The Echo breach sits squarely in that last category. It was not reported as a Monad network consensus failure. It was not described as Bitcoin failing. It was a protocol-level security lapse tied to deployment controls.
That may sound narrow, but such lapses can still hit real users. A single weak permission layer can affect markets connected through bridges and lending protocols. The damage spreads because DeFi systems are composable, meaning one protocol builds on another.
Composability is often sold as a strength. It allows faster innovation. It also allows faster contagion.
For Dubai and Gulf market watchers, the incident lands at a sensitive time. The region is trying to attract blockchain firms, exchanges and Web3 developers while regulators push for cleaner standards. High-profile DeFi breaches make that balancing act harder.
Regulated crypto businesses want credibility. Retail users want access. Developers want speed. But incidents like this remind everyone that infrastructure quality matters more than branding.
There is also a practical lesson for users. Do not judge a DeFi opportunity only by annual yield, social media excitement, or the reputation of the underlying chain.

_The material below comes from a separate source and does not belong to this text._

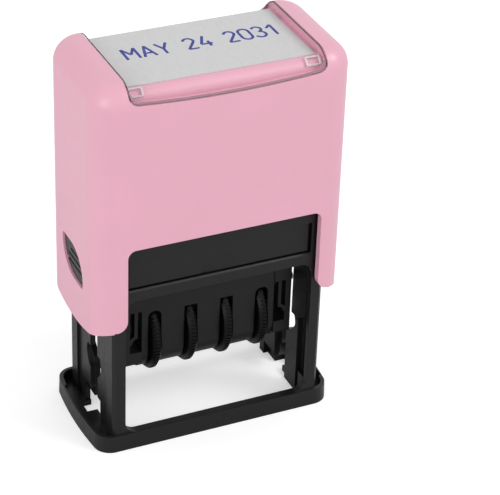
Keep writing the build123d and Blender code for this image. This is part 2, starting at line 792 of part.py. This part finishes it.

Look at admin controls, audit history, pause mechanisms, liquidity depth and how quickly a protocol communicates during stress.

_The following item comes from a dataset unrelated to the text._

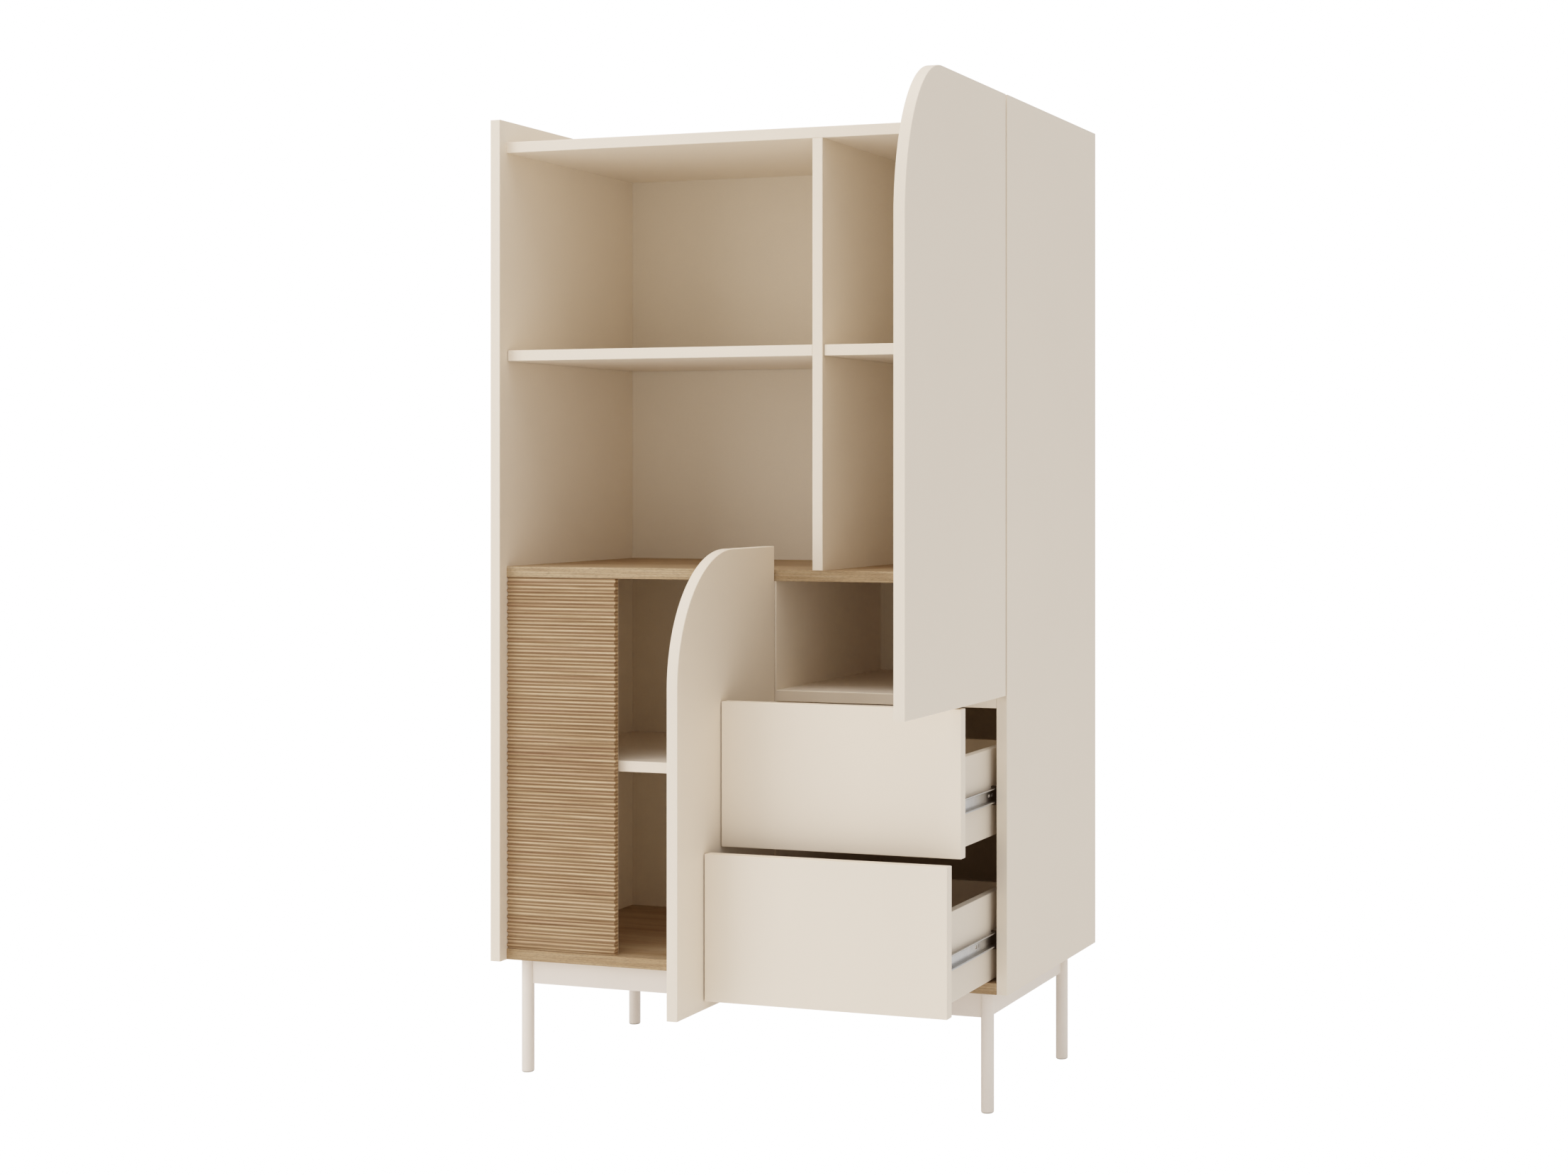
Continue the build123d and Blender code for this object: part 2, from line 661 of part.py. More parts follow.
def channel(face, way, level, start, length, u0, u1, half_height, lip_way, lip, web_at):
    """A folded steel channel along y: web, two flanges and their lips, in the open builder.

    u counts from the cabinet face towards the drawer. The web lies at the u named by web_at,
    the lips stand at the other end and turn inwards (-1) or outwards (1)."""
    def strip(ua, ub, wa, wb):
        xa, xb = face + way * ua, face + way * ub
        slab(min(xa, xb), max(xa, xb), start, start + length, level + wa, level + wb)
    web_u = u0 if web_at == "low" else u1 - slide_steel
    lip_u = u1 - slide_steel if web_at == "low" else u0
    strip(web_u, web_u + slide_steel, -half_height, half_height)
    for hand in (-1, 1):
        edge_in = hand * (half_height - slide_steel)
        edge_out = hand * half_height
        strip(u0, u1, min(edge_in, edge_out), max(edge_in, edge_out))
        lip_from = edge_out if lip_way > 0 else edge_in
        lip_to = lip_from + lip_way * hand * lip
        strip(lip_u, lip_u + slide_steel, min(lip_from, lip_to), max(lip_from, lip_to))


# Cabinet members of the four slides
with BuildPart() as slide_cabinet_members:
    for face, way, level in slide_spots:
        channel(face, way, level, slide_start, slide_length, 0, slide_reach,
                slide_height / 2, -1, slide_lip, "low")
    rods(slide_screw_spots, 0, screw_radius + fit, slide_steel, Mode.SUBTRACT)
    rods(slide_screw_spots, 0, screw_head_radius, slide_head + running_fit, Mode.SUBTRACT)
keep(slide_cabinet_members, "slide_cabinet_members")

# Doors, built as they stand open: face to +x, free edge to -y, top free corner a quarter ellipse
door_specs = {
    "upper_door": (upper_door_inner, upper_free_y, upper_door_low, upper_door_high,
                   upper_corner_width, upper_corner_height, upper_hinge_heights, upper_pin_x),
    "lower_door": (lower_door_inner, lower_free_y, lower_door_low, lower_door_high,
                   lower_corner_width, lower_corner_height, lower_hinge_heights, lower_pin_x),
}
cup_hole_radius = cup_radius + fit
cup_y = hinge_edge_y - cup_edge_distance - cup_hole_radius
for name, (inner_x, free_y, low, high, corner_w, corner_h, levels, pin_x) in door_specs.items():
    with BuildPart() as door:
        outline = Plane(origin=place(inner_x, 0, 0), x_dir=Y_AXIS, z_dir=X_AXIS)
        with BuildSketch(outline):
            with BuildLine():
                Polyline((free_y, high - corner_h), (free_y, low), (hinge_edge_y, low),
                         (hinge_edge_y, high), (free_y + corner_w, high))
                EllipticalCenterArc((free_y + corner_w, high - corner_h), corner_w, corner_h,
                                    start_angle=90, arc_size=90)
            make_face()
        extrude(amount=front_board)
        faces = door.faces().sort_by(Axis.X)
        fillet(faces[0].edges() + faces[-1].edges(), radius=edge_round)
        for level in levels:
            rod((inner_x, cup_y, level), X_AXIS, cup_hole_radius, cup_hole_depth, Mode.SUBTRACT)
            for reach in (-cup_screw_reach, cup_screw_reach):
                rod((inner_x, cup_y, level + reach), X_AXIS, screw_radius + running_fit,
                    screw_length, Mode.SUBTRACT)
    keep(door, name)

    # Cups: a round housing with a flange on the door's inner face and a pocket for the arm
    with BuildPart() as cups:
        for level in levels:
            rod((inner_x, cup_y, level), X_AXIS, cup_radius, cup_hole_depth - fit)
            slab(inner_x - flange_thickness, inner_x, cup_y - flange_half_depth,
                 cup_y + flange_half_depth, level - flange_half_height, level + flange_half_height)
            slab(inner_x - flange_thickness, inner_x + cup_hole_depth - cup_floor,
                 cup_y - cup_radius + pocket_wall, hinge_edge_y, level - pocket_half_width,
                 level + pocket_half_width, Mode.SUBTRACT)
            rod((pin_x, pin_y, level - pin_half_length), Z_AXIS, pin_radius + pin_hold,
                2 * pin_half_length, Mode.SUBTRACT)
            for reach in (-cup_screw_reach, cup_screw_reach):
                rod((inner_x - flange_thickness, cup_y, level + reach), X_AXIS,
                    screw_radius + fit, flange_thickness, Mode.SUBTRACT)
    keep(cups, name + "_hinge_cups")

    # Pins that the door turns on
    with BuildPart() as pins:
        for level in levels:
            rod((pin_x, pin_y, level - pin_half_length + running_fit), Z_AXIS, pin_radius,
                2 * (pin_half_length - running_fit))
    keep(pins, name + "_hinge_pins")

    # Screws of the cup flanges
    with BuildPart() as cup_screws:
        for level in levels:
            for reach in (-cup_screw_reach, cup_screw_reach):
                seat = (inner_x - flange_thickness, cup_y, level + reach)
                rod(seat, X_AXIS, screw_radius, screw_length)
                rod(shifted(seat, X_AXIS, -screw_head), X_AXIS, screw_head_radius, screw_head)
    keep(cup_screws, name + "_cup_screws")

# Drawers, built pulled out by the amount they stand open
box_left = lower_divider_right + slide_space
box_right = inner_right - slide_space
drawer_specs = {
    "upper_drawer": (upper_front_low, upper_drawer_out),
    "lower_drawer": (lower_front_low, lower_drawer_out),
}
for name, (front_low, out) in drawer_specs.items():
    front_back = front_board - out
    box_end = front_back + drawer_length
    side_low = front_low + drawer_side_lift
    side_high = side_low + drawer_side_height
    sheet_low = side_low + drawer_sheet_lift
    sheet_high = sheet_low + sheet
    inner_l, inner_r = box_left + drawer_board, box_right - drawer_board
    slide_level = front_low + slide_lift
    member_start = slide_start - out
    side_middles = (box_left + drawer_board / 2, box_right - drawer_board / 2)
    back_middle = box_end - drawer_board / 2
    back_high = side_high - drawer_back_drop
    joint_levels = (sheet_high + drawer_joint_inset, back_high - drawer_joint_inset)
    groove = (sheet_low - fit, sheet_high + fit)

    # Dowels join the front to the sides, and screws join the sides to the back and to the slides
    side_bore = drawer_board - side_bore_floor
    drawer_dowels = [((x, front_back, z), Y_AXIS) for x in side_middles for z in joint_levels]
    back_screws = []
    member_screws = []
    for x, direction in ((box_left, X_AXIS), (box_right, -X_AXIS)):
        for z in joint_levels:
            back_screws.append(((x, back_middle, z), direction))
        for along in slide_screws_at:
            member_screws.append(((x, member_start + along, slide_level), direction))

    def drill_box():
        rods(drawer_dowels, small_dowel_depth + fit, small_dowel_radius + running_fit,
             2 * (small_dowel_depth + fit), Mode.SUBTRACT)
        rods(back_screws, 0, screw_radius + running_fit, 2 * screw_length + fit, Mode.SUBTRACT)
        rods(back_screws, 0, screw_head_radius + fit, screw_head, Mode.SUBTRACT)
        rods(member_screws, 0, screw_radius + running_fit, side_bore, Mode.SUBTRACT)

    with BuildPart() as drawer_front:
        slab(fronts_left, fronts_right, -out, front_back, front_low,
             front_low + drawer_front_height)
        fillet(drawer_front.edges(), radius=edge_round)
        slab(inner_l - groove_depth, inner_r + groove_depth, front_back - groove_depth,
             front_back, *groove, Mode.SUBTRACT)
        drill_box()
    keep(drawer_front, name + "_front")

    for side_name, left in (("_left_side", box_left), ("_right_side", box_right - drawer_board)):
        with BuildPart() as drawer_side:
            slab(left, left + drawer_board, front_back, box_end, side_low, side_high)
            upper_face = drawer_side.faces().sort_by(Axis.Z)[-1]
            fillet(upper_face.edges().filter_by(Axis.Y), radius=edge_round)
            slab(inner_l - groove_depth, inner_r + groove_depth, front_back, box_end,
                 *groove, Mode.SUBTRACT)
            drill_box()
        keep(drawer_side, name + side_name)

    with BuildPart() as drawer_back:
        slab(inner_l, inner_r, box_end - drawer_board, box_end, sheet_high + fit, back_high)
        drill_box()
    keep(drawer_back, name + "_back")

    with BuildPart() as drawer_bottom:
        slab(inner_l - groove_depth + fit, inner_r + groove_depth - fit,
             front_back - groove_depth + fit, box_end, sheet_low, sheet_high)
    keep(drawer_bottom, name + "_bottom")

    with BuildPart() as slide_members:
        for face, way in ((lower_divider_right, 1), (inner_right, -1)):
            channel(face, way, slide_level, member_start, box_end - member_start,
                    inner_start, slide_space, inner_height / 2, 1, inner_lip, "high")
        rods(member_screws, slide_steel, screw_radius + fit, slide_steel, Mode.SUBTRACT)
    keep(slide_members, name + "_slide_members")

    with BuildPart() as drawer_dowel_group:
        rods(drawer_dowels, small_dowel_depth, small_dowel_radius, 2 * small_dowel_depth)
    keep(drawer_dowel_group, name + "_dowels")

    with BuildPart() as drawer_screws:
        rods(member_screws, slide_steel, screw_radius, slide_steel + side_bore - fit)
        rods(member_screws, slide_steel + screw_head, screw_head_radius, screw_head)
        rods(back_screws, 0, screw_radius, 2 * screw_length)
        rods(back_screws, 0, screw_head_radius, screw_head - fit)
    keep(drawer_screws, name + "_screws")

    # Ball cages: a thin U round the drawer member, with the balls in its two flanges
    closed_end = front_board + drawer_length
    cage_start = (slide_start + closed_end - cage_length - out) / 2
    cage_half = race + cage_steel / 2
    ball_u = (slide_reach + inner_start) / 2
    balls = []
    for face, way in ((lower_divider_right, 1), (inner_right, -1)):
        for hand in (-1, 1):
            for ball in range(ball_count):
                ball_y = cage_start + cage_length * (ball + 0.5) / ball_count
                balls.append(((face + way * ball_u, ball_y, slide_level + hand * race), Z_AXIS))
    with BuildPart() as ball_cages:
        for face, way in ((lower_divider_right, 1), (inner_right, -1)):
            web = (face + way * (slide_steel + cage_clear),
                   face + way * (slide_steel + cage_clear + cage_steel))
            flange_ends = (web[0], face + way * (slide_reach - slide_steel - cage_end_gap))
            slab(min(web), max(web), cage_start, cage_start + cage_length,
                 slide_level - cage_half, slide_level + cage_half)
            for hand in (-1, 1):
                slab(min(flange_ends), max(flange_ends), cage_start, cage_start + cage_length,
                     slide_level + hand * race - cage_steel / 2,
                     slide_level + hand * race + cage_steel / 2)
        rods(balls, cage_steel, ball_radius + running_fit, 2 * cage_steel, Mode.SUBTRACT)
        with Locations(*[place(*point) for point, direction in balls]):
            Sphere(ball_radius)
    keep(ball_cages, name + "_ball_cages")
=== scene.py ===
import math

import bmesh
import bpy
from mathutils import Matrix, Vector


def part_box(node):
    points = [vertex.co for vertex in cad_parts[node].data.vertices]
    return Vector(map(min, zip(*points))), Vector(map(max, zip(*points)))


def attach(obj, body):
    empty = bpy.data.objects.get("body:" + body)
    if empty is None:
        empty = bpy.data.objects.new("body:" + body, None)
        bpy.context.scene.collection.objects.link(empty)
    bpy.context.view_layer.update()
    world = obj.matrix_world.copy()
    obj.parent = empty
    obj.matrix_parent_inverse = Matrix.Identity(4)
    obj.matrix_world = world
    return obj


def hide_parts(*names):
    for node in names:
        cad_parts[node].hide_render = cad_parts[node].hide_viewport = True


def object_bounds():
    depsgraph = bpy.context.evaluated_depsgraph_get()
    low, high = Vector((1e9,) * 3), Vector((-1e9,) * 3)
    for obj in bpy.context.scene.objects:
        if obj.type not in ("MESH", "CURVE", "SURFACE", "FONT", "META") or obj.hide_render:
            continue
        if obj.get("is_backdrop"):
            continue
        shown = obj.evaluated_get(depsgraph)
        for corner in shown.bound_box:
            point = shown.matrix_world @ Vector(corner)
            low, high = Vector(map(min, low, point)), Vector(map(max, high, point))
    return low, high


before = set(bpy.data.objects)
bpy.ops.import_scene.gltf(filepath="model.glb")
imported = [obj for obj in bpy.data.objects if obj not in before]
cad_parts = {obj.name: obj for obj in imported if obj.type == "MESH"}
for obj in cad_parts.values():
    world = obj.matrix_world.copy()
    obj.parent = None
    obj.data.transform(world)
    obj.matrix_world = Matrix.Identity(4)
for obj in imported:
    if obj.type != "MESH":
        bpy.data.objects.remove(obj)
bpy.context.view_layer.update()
bpy.ops.object.select_all(action="DESELECT")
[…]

A pause is not always bad. In this case, halting affected activity helped contain damage. But frequent emergency pauses also show that users are relying on teams to intervene when things break.
That is not the same as fully decentralised finance.
Echo Protocol has taken steps to reduce the immediate threat by burning unauthorised tokens, suspending transfers and reviewing contracts. Curvance moved to contain market exposure. Monad’s base network was not reported to be compromised.
Still, the episode leaves a larger warning behind.
Crypto users often worry about price crashes. They should also worry about permissions, bridges and collateral rules. In DeFi, money can be lost not only because a market falls, but because someone somewhere had too much power behind one key.
That is a risk no investor should treat as technical background noise.